Commonwealth v. M.S. – Brockton District Court
Docket No.: 1515 CR 4971
MALICIOUS DESTRUCTION: DISMISSED upon MOTION
MALICIOUS DESTRUCTION: DISMISSED upon MOTION
MALICIOUS DESTRUCTION: DISMISSED upon MOTION
MALICIOUS DESTRUCTION: DISMISSED upon MOTION
Defendant was charged with four felony counts of Malicious Destruction of Property. The allegations were that the Defendant was terminated from the Company he was employed at for over 30 years. The police report alleges that the Defendant vandalized the Company’s outdoor air chiller unit on at least four different occasions. The company told police that the equipment was vital to the day to day operation of the business. The company alleged that they had to shut down production due to the vandalism. The company claimed that the value of the damage caused by the Defendant was approximately $102,000.
Result: Attorney Patrick J. Noonan’s Motion to Dismiss was allowed. Attorney Noonan argued that the police report failed to present sufficient probable cause to support each element of the felony offenses.
Commonwealth v. A.A. – Brockton District Court
Docket No.: 1515 CR 4306
OPERATING w/ SUSPENDED REGISTRATION: DISMISSED at CLERK’S HEARING
UNINSURED MOTOR VEHICLE: DISMISSED at CLERK’S HEARING
UNREGISTERED MOTOR VEHICLE: DISMISSED at CLERK’S HEARING
While monitoring traffic, Police ran the registration on the Defendant’s vehicle and found that the Defendant’s insurance was revoked. Police pulled the Defendant over and he admitted that his vehicle was not registered and not insured. Defendant had a bad driving record. In 2004, his driver’s license was revoked for one-year for operating to endanger. In 2005, his license was suspended. In 2006, his license was revoked for 60 days due to surchargable events. In 2007, his license was revoked for 60 days.

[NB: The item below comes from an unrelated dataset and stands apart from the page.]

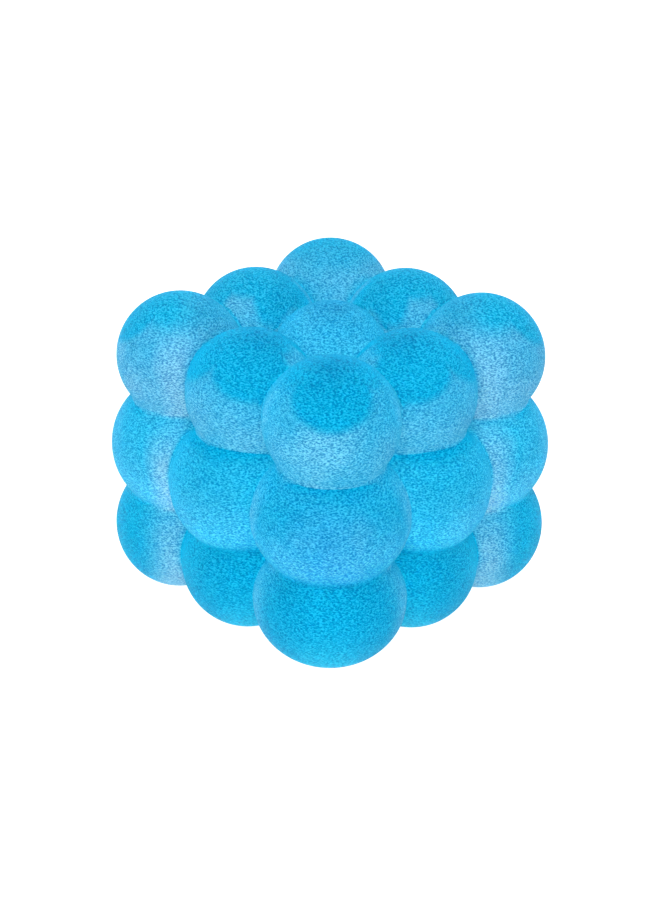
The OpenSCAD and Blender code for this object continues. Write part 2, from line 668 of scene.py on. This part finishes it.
# Where the camera stands, how far it is turned about its own axis, and how far it is
# lowered in its own frame to centre the block in the picture
AZIMUTH = math.radians(44.5)
ELEVATION = math.radians(27.3)
ROLL = math.radians(0.6)
DISTANCE = 315 * MM
LOWERED = 1.34 * MM
LENS = 75.2

TO_CAMERA = Vector((math.sin(AZIMUTH), -math.cos(AZIMUTH), 0))
TO_LEFT = Vector((-math.cos(AZIMUTH), -math.sin(AZIMUTH), 0))
UP = Vector((0, 0, 1))
BLOCK_MIDDLE = UP * layer_z(0)

# The softbox's side and power, and its place: left of the camera's line, forward and up
SOFTBOX_SIDE = 0.2
SOFTBOX_POWER = 3.0
SOFTBOX_PLACE = TO_LEFT * 0.03 + TO_CAMERA * 0.32 + UP * 0.25
ROOM_BRIGHTNESS = 0.9

# Light crosses many frosted faces on its way through the block
BOUNCES = 24


def make_camera():
    """The photograph's view: corner-on from above."""
    back = TO_CAMERA * math.cos(ELEVATION) + UP * math.sin(ELEVATION)
    data = bpy.data.cameras.new("camera")
    data.lens = LENS
    data.clip_start = 10 * MM
    camera = new_object("camera", data)
    turn = (-back).to_track_quat("-Z", "Y")
    up = turn @ Vector((0, 1, 0))
    place = BLOCK_MIDDLE + back * DISTANCE - up * LOWERED
    roll = Matrix.Rotation(ROLL, 4, "Z")
    camera.matrix_world = Matrix.Translation(place) @ turn.to_matrix().to_4x4() @ roll
    bpy.context.scene.camera = camera


def make_lights():
    """A white room, and one softbox over the camera."""
    world = bpy.data.worlds.new("studio")
    world.use_nodes = True
    background = world.node_tree.nodes["Background"]
    background.inputs["Color"].default_value = (1, 1, 1, 1)
    background.inputs["Strength"].default_value = ROOM_BRIGHTNESS
    bpy.context.scene.world = world
    data = bpy.data.lights.new("softbox", "AREA")
    data.shape = "SQUARE"
    data.size = SOFTBOX_SIDE
    data.energy = SOFTBOX_POWER
    softbox = new_object("softbox", data)
    softbox.location = SOFTBOX_PLACE
    aim = BLOCK_MIDDLE - SOFTBOX_PLACE
    softbox.rotation_mode = "QUATERNION"
    softbox.rotation_quaternion = aim.to_track_quat("-Z", "Y")


# --------------------------------------------------------------- pieces


def make_skin():
    """The skin's outside, with the filling port and its recess cut into the underside."""
    skin = smooth_block("skin_block", 0.0, SKIN_VOXEL)
    below = -1 * MM
    port = turned("port", [
        (0, below), (RECESS_R, below), (RECESS_R, RECESS_DEPTH),
        (PORT_R, RECESS_DEPTH), (PORT_R, PORT_TOP), (0, PORT_TOP),
    ])
    skin = cut(skin, port)
    shade_smooth(skin)
    skin.data.materials.clear()
    skin.data.materials.append(skin_material())
    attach(skin, "root")
    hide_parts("skin")


def make_gel():
    """The gel body: the same block, moved in by the skin's wall."""
    gel = smooth_block("gel_body", WALL + GEL_GAP, GEL_VOXEL)
    shade_smooth(gel)
    gel.data.materials.append(gel_material())
    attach(gel, "root")
    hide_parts("gel_filling")


def dress(node_name, material):
    """A CAD node keeps its shape and gets a better material."""
    for obj in bpy.data.objects:
        if obj.type == "MESH" and obj.name.split(".")[0] == node_name:
            obj.data.materials.clear()
            obj.data.materials.append(material)


make_skin()
make_gel()
dress("fill_plug", plug_material())
dress("glue_ring", glue_material())

make_stage()
make_camera()
make_lights()
scene = bpy.context.scene
scene.view_settings.view_transform = "Standard"
scene.cycles.max_bounces = BOUNCES
scene.cycles.transmission_bounces = BOUNCES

Result: On the first court appearance, Attorney Gerald J. Noonan convinced the prosecutor to dismiss all charges against his client.
Commonwealth v. B.K. – Fall River District Court
LARCENY FROM PERSON: DISMISSED
CONSPIRACY TO COMMIT LARCENY: DISMISSED
Police received a 911 call from an Ice Cream Shop reporting that a male party attempted to steal the tip jar on the counter in front of the service window. The clerk caught the Defendant in the act of stealing the tip jar and he dropped the tip jar and ran out of the store. The caller provided a very specific description of the male including his clothing. A second 911 call came in from the owner of the Ice Cream Shop. She was pursuing the male suspect in her vehicle and reported that he was hiding in the woods. Police pursued the male party in the woods and located him with a K-9. The witnesses identified the male party in the woods as the person who attempted to steal the tip jar. At the police station, Defendant admitted to trying to the steal the tip jar. Defendant stated that he conspired with another person to commit a larceny at the Ice Cream Shop. The other party was the get-a-way driver who fled the scene when the Defendant ran out of the store.
Result: At his first court appearance, Attorney Gerald J. Noonan was able to get the Larceny from Person and Conspiracy charges dismissed.
Commonwealth v. N.B. – Brockton District Court
UNLAWFUL POSS. OF AMMUNITION: DISMISSED
NEGLIGENT OPERATION: DISMISSED
At 12:30 a.m., police responded to the scene of a motor vehicle accident. Defendant was driving his pick-up truck and struck a utility pole. Upon arrival, police called the ambulance and the Defendant was transported to the emergency room. Upon investigation, it was determined that the Defendant operated his vehicle negligently so as to endanger the safety of others. Police observed heavy front-end damage to the pick-up indicating that the Defendant was operating at a high rate of speed. Contents in the bed of the pick-up had been scattered all over the road. Police observed extensive damage to the utility, which had been broken in half also indicating that the Defendant struck the pole at a high rate of speed. Police observed very little skid marks prior to the crash. Police searched the Defendant’s pick-up truck and found a box containing 50 cartridges of .357 caliber ammunition. Police also found 13 cartridges of .38 caliber ammunition. Defendant did not have a Firearms Identification Card (FID) or any license to possess the ammunition. Defendant was a 21 year-old male with no criminal record. He had an Associate’s Degree and planned on enrolling as a student at Bridgewater State University. He was employed as full-time construction worker. He was also employed by the city as a snow-plower. The issuance of the criminal complaint would have jeopardized Defendant’s employment for the city as a snow-plower and would have affected his ability to enroll in college.
Result: At a clerk’s hearing, Attorney Patrick J. Noonan persuaded the police department and the clerk-magistrate to dismiss the criminal complaint. As a result, no criminal charges will appear on the Defendant’s record.
Commonwealth v. Jane Doe – New Bedford District Court
UTTERING FALSE PRESCRIPTION: EXPUNGED
Defendant is a 30-year-old woman with no criminal record. She is college educated. She has degrees in Graphic Design and Programming. She has been gainfully employed with the same company for 12 years, progressing from payroll, to accounts manager, to human resources manager. She earned a position with an international company as a data systems analyst. Defendant was charged with a felony offense of Uttering a False Prescription. The felony was docketed on her permanent record. She has been applying for positions with several international corporations, which perform extensive criminal background checks. She has not applied for any positions due to the felony charge on her record. In Massachusetts, expungement is extremely rare and only happens in very limited circumstances. In most, if not all cases, the Defendant’s remedy is to seal the record, not expunge the record.
Result: In a very rare case, Attorney Patrick J. Noonan was able to obtain a court order permanently expunging the Defendant’s record. Expungement involves the removal and destruction of records “so that no trace of information remains.”